= Phillip Hill =

American bass and guitar player

Phillip Hill is an American musician and songwriter. He is best known as the guitarist and co-founder of the Nashville punk rock band Teen Idols with bassist Matt Benson.

== Early life and education ==
Hill was born in Nashville, Tennessee to mother Phyllis Hill and father Ralph Emery on November 3, 1972. Growing up in a musical surrounding in Nashville, he was banking the keys on the piano and learning his first chords on guitar at the age of 3. Hill formed his first band at the age of 13, and within a few years was playing professional concerts around the Southeast as a hired guitarist or bass guitarist in various hard rock bands. Hill began writing his own songs and soon founded his own band, Teen Idols, at the age of 19 in the spring of 1992. The band was soon topping the local college radio charts with its first recordings.

Hill graduated from Hillsboro Comprehensive High School in 1992 with awards in recording sciences and musicianship under the instruction of the Grand Ole Opry soundman, Vic Gabany.

== Career ==
He has been involved in several pop punk bands, including Teen Idols, Screeching Weasel, Common Rider, Even in Blackouts, and The Queers. Hill has also worked extensively as a recording engineer. His audio engineering credentials appear on numerous albums with a wide spectrum of musical styles, from the punk rock sounds of bands such as Anti-Flag, Rise Against, Screeching Weasel and his own band, Teen Idols, to thrash metal, country, folksy-blues, and bluegrass.

At the age of 20, he was hired in an audio/visual position at Nashville's premier amusement park, Opryland U.S.A. While at Opryland, Hill worked as a video switcher on the stage production of Hee Haw Live, as well as running a spotlight for such performers as George Jones, Tammy Wynette, Alabama, Tanya Tucker and the Oak Ridge Boys.

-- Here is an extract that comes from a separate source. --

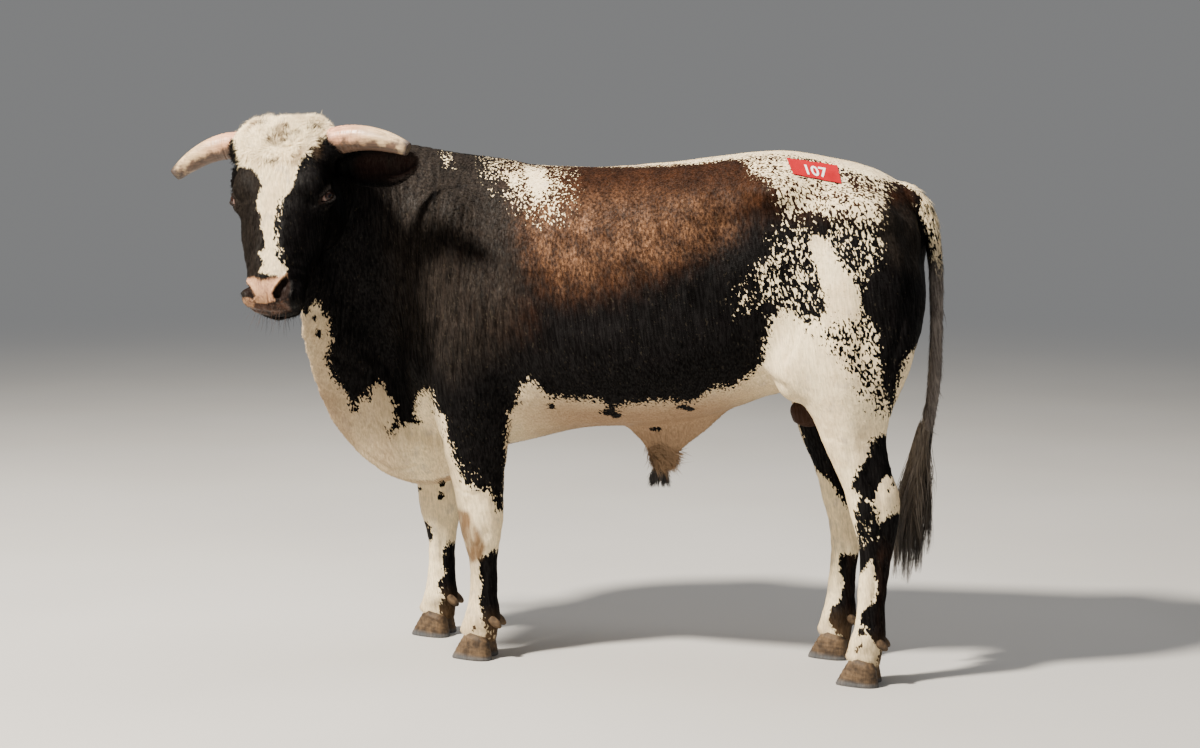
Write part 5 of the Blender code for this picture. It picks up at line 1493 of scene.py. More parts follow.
def coat_material(name, with_bump):
    g = CoatGraph(name)
    pad, lip = g.value("pad"), g.value("lip")
    pink = g.mix(g.ramp(g.broad, 0.42, 0.62), PAD_PINK, g.mix(g.ramp(g.grain, 0.42, 0.6), PAD_PINK,
                                                              PAD_DARK))
    colour = g.mix(pale_share(g), dark_coat(g), light_coat(g))
    for share, over in (
            # Dust, and painted shade in the poll's curls
            (g.times(g.value("dust_and_shade"), g.ramp(g.broad, 0.28, 0.62, 0.50, 1.0)), DUST_AND_SHADE),
            (g.times(g.value("curl"), g.ramp(g.runs, 0.30, 0.50, 0.70, 1.0)), CURL_SHADE),
            (g.value("sac"), SAC_SKIN),
            (g.value("stem"), g.mix(g.ramp(g.streak, 0.3, 0.7), *TAIL_GREY)),
            (g.times(g.value("ear"), g.ramp(g.blotch, 0.35, 0.65, 0.10, 0.85)), EAR_SKIN),
            (pad, pink),
            # Lip skin, partly painted shade under the muzzle
            (lip, g.mix(g.ramp(g.broad, 0.35, 0.65), LIP_SKIN_AND_SHADE, LIP_DARK)),
            # Painted shade inside the nostrils and dark lid rims
            (g.value("hollow"), NOSTRIL_SHADE_AND_LID_DARK)):
        colour = g.mix(share, colour, over)
    moist = g.times(g.math("MAXIMUM", pad, lip), 0.22)
    sockets = {"Base_Color": g.shade(colour, g.ramp(g.streak, 0.25, 0.75, 0.80, 1.12)),
               "Roughness": g.minus(g.ramp(g.broad, 0.3, 0.7, 0.54, 0.68), moist),
               "Specular_IOR_Level": g.ramp(g.streak, 0.35, 0.70, 0.02, 0.10)}
    if with_bump:
        sockets["Normal"] = hide_bump(g)
    return g.finish(**sockets)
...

After assisting in the engineering of Teen Idols recordings at the Sonic Iguana Studios in Lafayette, Indiana, in 1996, Hill was offered a job as an engineer by the producer Mass Giorgini. This position led Hill to move to Lafayette, where he soon became involved with many studio projects in the pop-punk musical genre.

Hill is currently a freelance musician and songwriter.

== Discography ==
The following albums were recorded with Teen Idols:

- Teen Idols
- Pucker Up
- Full Leather Jacket

== Personal life ==
He resides in his home town of Nashville with his wife Presley Deen and their two sons.